Wednesday, June 2, 2004

Fiscal Conservatism

I have grown so powerfully annoyed with every straight-faced, strong-jawed politically reasonable Democratic nominee vainly claiming the paradoxical title of "social liberal, fiscal conservative." I would venture that the two descriptions are mutually exclusive (based on my understanding of the phrase, fiscally conservative). That is, they favor (i) a nearly "flat-tax" (because it's "fair", at least, based upon the grade-school understanding of the notion), (ii) minimal spending on educational and social programs and (iii) corporate subsidies (read welfare for the rich - because baby-Jesus knows we have to protect our biggest businesses so that the benefits trickle-down to the underlings, notwithstanding the direct conflict with free-market capitalism). The problem with those policies, other than their apparent disconnect from good economic theory, is that they make social-liberalism necessarily impossible. The problem is that poverty, and its repercussions: crime, disease, starvation, etc., is already a tax on the entire society, but one, which, by definition, weighs heaviest on the poor. Thus, social taxation is already regressive, and fiscal-conservatism exists only to exacerbate it. This is anything but socially liberal; it’s atavistic and socially irresponsible. How can generally well-educated people ignore basic logic, or history for that matter, which has confirmed, if there was ever any doubt, that growing disparities in economic well-being simply cannot last and will have to be confronted one way or the other. In the prescient words of Rage Against the Machine: "hungry people won't stay hungry for long!"

Conservatives (fiscally or otherwise) have always been behind politically (its the natural outcome of conservatism), and they will continue to be. In fact, I think history can be simply defined as the proving of conservatives wrong, their ideology slowing giving way to the realities of progress. It’s just a matter of time and circumstance. Progressives, not ironically, come up with progressive ideas, conservatives bitch and moan about how things were different/better when they were young, how it's just not fair, charge us with utopist naivete, and then a century later fold and pretend they were on board the whole time. Just imagine if you could describe our current government to some fiscally conservative Republicans from the turn of the 20th century (i.e. McKinley), he would think we were all socialists. Describe our new national education program ("Leave no middle-class white kid behind"), nationalized prescription-drug bill ("Leave no voting senior citizen behind"), or our national faith-based programs ("Leave no potential convert to Christianity behind"), and George W. Bush would seem like Leon Trotsky.

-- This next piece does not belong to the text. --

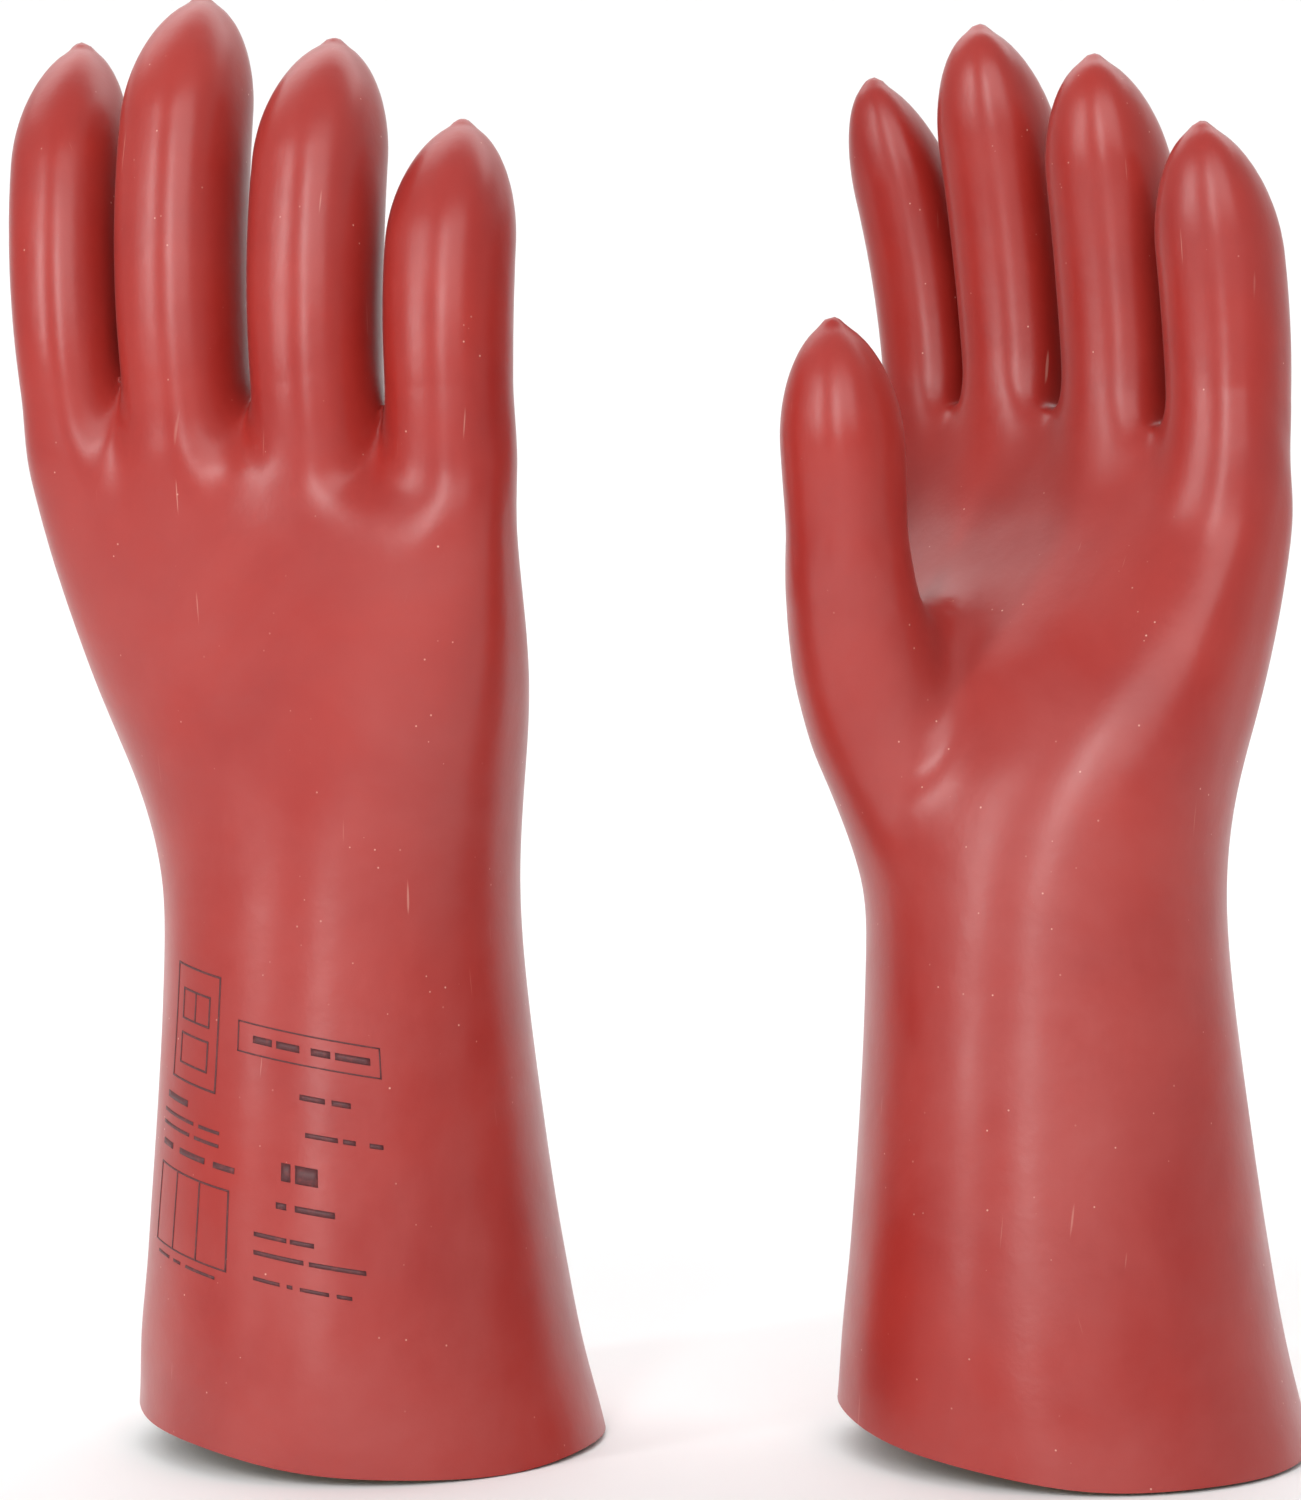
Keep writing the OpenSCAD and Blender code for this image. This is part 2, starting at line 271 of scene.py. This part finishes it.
def surface(distance, low, high, step, level=0.0):
    """Quad mesh of the surface where distance equals level: surface nets, then moved onto it."""
    axes = [np.arange(low[k], high[k] + step, step) for k in range(3)]
    shape = tuple(len(a) for a in axes)
    values = np.empty(shape, np.float32)
    gx, gy = np.meshgrid(axes[0], axes[1], indexing="ij")
    for k in range(0, shape[2], 16):
        zs = axes[2][k : k + 16]
        block = np.empty(shape[:2] + (len(zs), 3))
        block[..., 0] = gx[..., None]
        block[..., 1] = gy[..., None]
        block[..., 2] = zs
        values[:, :, k : k + 16] = distance(block) - level
    inside = values < 0
    count = np.zeros(tuple(n - 1 for n in shape), np.uint8)
    corners = [(i, j, k) for i in (0, 1) for j in (0, 1) for k in (0, 1)]
    for i, j, k in corners:
        count += inside[i : shape[0] - 1 + i, j : shape[1] - 1 + j, k : shape[2] - 1 + k]
    cells = np.argwhere((count > 0) & (count < 8))
    index = np.full(count.shape, -1, np.int64)
    index[tuple(cells.T)] = np.arange(len(cells))
    total = np.zeros((len(cells), 3))
    hits = np.zeros(len(cells))
    for a in corners:
        for axis in range(3):
            if a[axis] == 1:
                continue
            b = list(a)
            b[axis] = 1
            va = values[tuple((cells + a).T)]
            vb = values[tuple((cells + b).T)]
            cross = (va < 0) != (vb < 0)
            share = np.where(cross, va / np.where(cross, va - vb, 1.0), 0.0)
            point = np.repeat(np.array([a], float), len(cells), 0)
            point[:, axis] = share
            total += np.where(cross[:, None], point, 0.0)
            hits += cross
    co = (cells + total / hits[:, None]) * step + np.array(low)
    faces = []
    for axis in range(3):
        o1, o2 = [k for k in range(3) if k != axis]
        first = [slice(1, -1)] * 3
        first[axis] = slice(0, -1)
        second = list(first)
        second[axis] = slice(1, None)
        va, vb = inside[tuple(first)], inside[tuple(second)]
        at = np.argwhere(va != vb)
        if not len(at):
            continue
        flip = va[tuple(at.T)]
        base = at + 1
        base[:, axis] -= 1
        step1, step2 = np.eye(3, dtype=int)[o1], np.eye(3, dtype=int)[o2]
        quad = [base - step1 - step2, base - step2, base, base - step1]
        quad = np.stack([index[tuple(c.T)] for c in quad], 1)
        if axis == 1:
            flip = ~flip
        faces.append(np.where(flip[:, None], quad, quad[:, ::-1]))
    faces = np.concatenate(faces)
    faces = faces[(faces >= 0).all(1)]
    for _ in range(4):
        d, normal = gradient(distance, co)
        co = co - np.clip(d - level, -step, step)[:, None] * normal
    return co, faces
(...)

Presidentially speaking, I think Kucinich is far and away the best candidate. However, he's shackled by his reasonableness, and will be relegated to the role of primer for future real-liberals (he's the Adlai Stevenson of the early 21st century). The rest of them (Sharpton and Brown excluded) are all just water-downed conservatives. Dean's a little better than the rest, but not much. The wrestling scream was the best thing I have seen out of him so far. That being said, any of them would be an indescribably vast improvement on the current administration, and will likely have my reluctant vote.